Bazen öyle bir an gelirki, yaşam dediğin o bitmek bilmeyen koşuşturma, gündelik kaygılar, alışkanlıkla tekrarlanan sabahlar, ansızın ve beklenmedik bir yerden kesintiye uğrar.
Ve sen, bir acının gölgesinde kalırsın.
O kadar sessiz, o kadar derinden ki, kimsenin fark etmediği ama senin içinde yankılanan o sarsıntıyla…
Kesilir yaşamak.
Durur zaman.
Bir sabah uyanırsın…
Ve yıllanmış anıların enkazında açarsın gözlerini.
Ne duvarlar yerli yerindedir, ne de sen bildiğin kişi.
Tüm anlamlarını, bir gün, sonsuz bir anlamsızlıkla sarmaş dolaş bulursun.
Ve içinde, görünmeyen bir yerde takılıp kalırsın.
Bu, tıpkı sonsuzluk kapısının eşiğinde durup, yıllarca ölümü düşlemek gibi.
O eşikte çok durdum ben.
Ve artık yürümeye karar verdim.
Bazen bir bakmışsın, hayatının tam ortasında, kim olduğunu unutmuş bir yabancı gibi dikiliyorsun.
Kalabalıklar çekilir.
Gürültüler, neşeler, “iyiyim”lerle örttüğün tüm boşluklar bir bir dökülür gözlerinin önüne.
Ve o an anlarsın:
Duvarlara çarpan sesin tekrar sana döndüğünde.
Aslında en çok kendi yokluğunun yalnızı olduğunu.
Yıllar boyunca hep, “iyi” olmaya çalıştım.
Düzenli, kontrollü, anlayışlı, sabırlı…
O kadar çok “olmam” gereken şey vardı ki, ne zaman kendim olabileceğim hiç düşünmedim.
Zamanla içimdeki ses kısıldı; isteklerimin yerini beklentiler aldı, arzularımın üzeri görevlerle örtüldü.
Kimse zorlamadı beni; ben kendi içimde kendi zincirimi ördüm aslında.
Ve şimdi, o zincirlerin pasını bile hissetmiyorum bileklerimde…
Sadece ağırlığını biliyorum.
Bir gün, biri çıktı karşıma.
Beni değiştirmedi.
Beni yönlendirmedi.
Sadece gördü.
Ve ben, onun gözlerinde kendimi gördüm.
Uzun zamandır unuttuğum, belki de hiç tanımadığım yanlarımı…
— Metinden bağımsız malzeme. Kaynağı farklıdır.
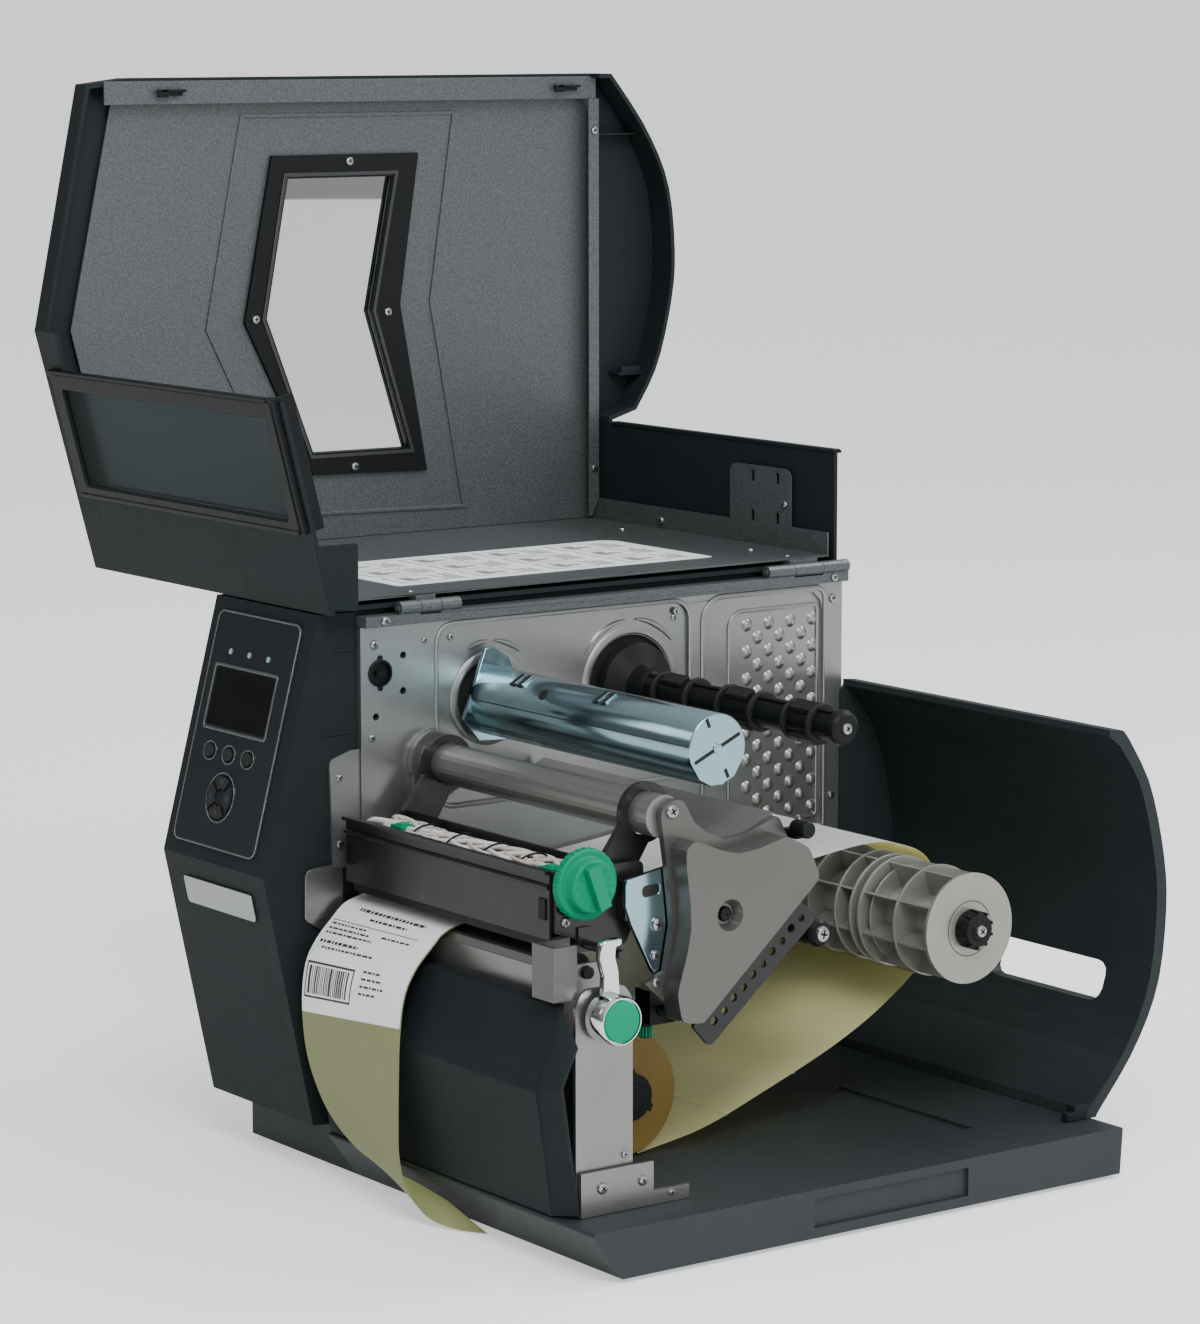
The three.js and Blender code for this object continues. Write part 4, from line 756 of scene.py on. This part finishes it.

Kelimelere dökülmeyen bir hafiflik, içimi saran bir sessizlikle geldi o his.
Tıpkı ağıza çalınan bir parmak bal gibi…
Geçici, ama kalıcı izler bırakan türden.
******
İnsan bazen sert görünür.
Bazen sınır koyar, bazen susar.
Ama bu her zaman bir reddediş değildir.
Bazen sadece içini korumaktır mesele.
Kimseyi isteyerek incitmedim, ama bazen, kendimi koruyamadığım yerlerde, istemeden dikenlerim battığı da doğrudur.
Fark ettiğimde durur, düzeltmek isterim.
Çünkü gerçek iyilik, sadece başkası için değil, kendin için de doğruyu seçmektir.
Hiç kimseyle yarışta olmadım zaten.
Ama artık kendi yolumu yürümekten de çekinmiyorum.
Kendi sesimi duymaktan, içime dönmekten, merkezime yerleşmekten korkmuyorum.
Çünkü her adım, biraz daha “ben” olmaya yaklaştırıyor beni.
Bir zamanlar kendimi geride bırakmanın erdem olduğuna inanmıştım.
Sessiz kalmanın, fedakârlığın, hep ikinci sırada durmanın adı, “sevgi”ydi belki de.
Ama zamanla anladım; başkaları için yok olmak, kendine ihanete dönüşüyor.
Ve ben artık kendime ihanet etmeyeceğim.
İçimde, fırtına gibi bilenmiş; kendine doğru yürümekten hiç vazgeçmemiş bir ses var.
Onu koruyacağım.
Yeniden duymayı öğreneceğim.
Üzerime örülen ne varsa, tek tek kaldıracağım.
Çünkü bu, sadece bir dönüş değil; bir hatırlayış…
Kendi varlığımı, değerimi, merkezimi yeniden çağırmak.
Belki bu yazı sadece bir metin olarak kalacak.
Ama benim için bu; bir kararın, bir iç çağrının ve en çok da kendime dönmenin cümle hâlidir şimdi.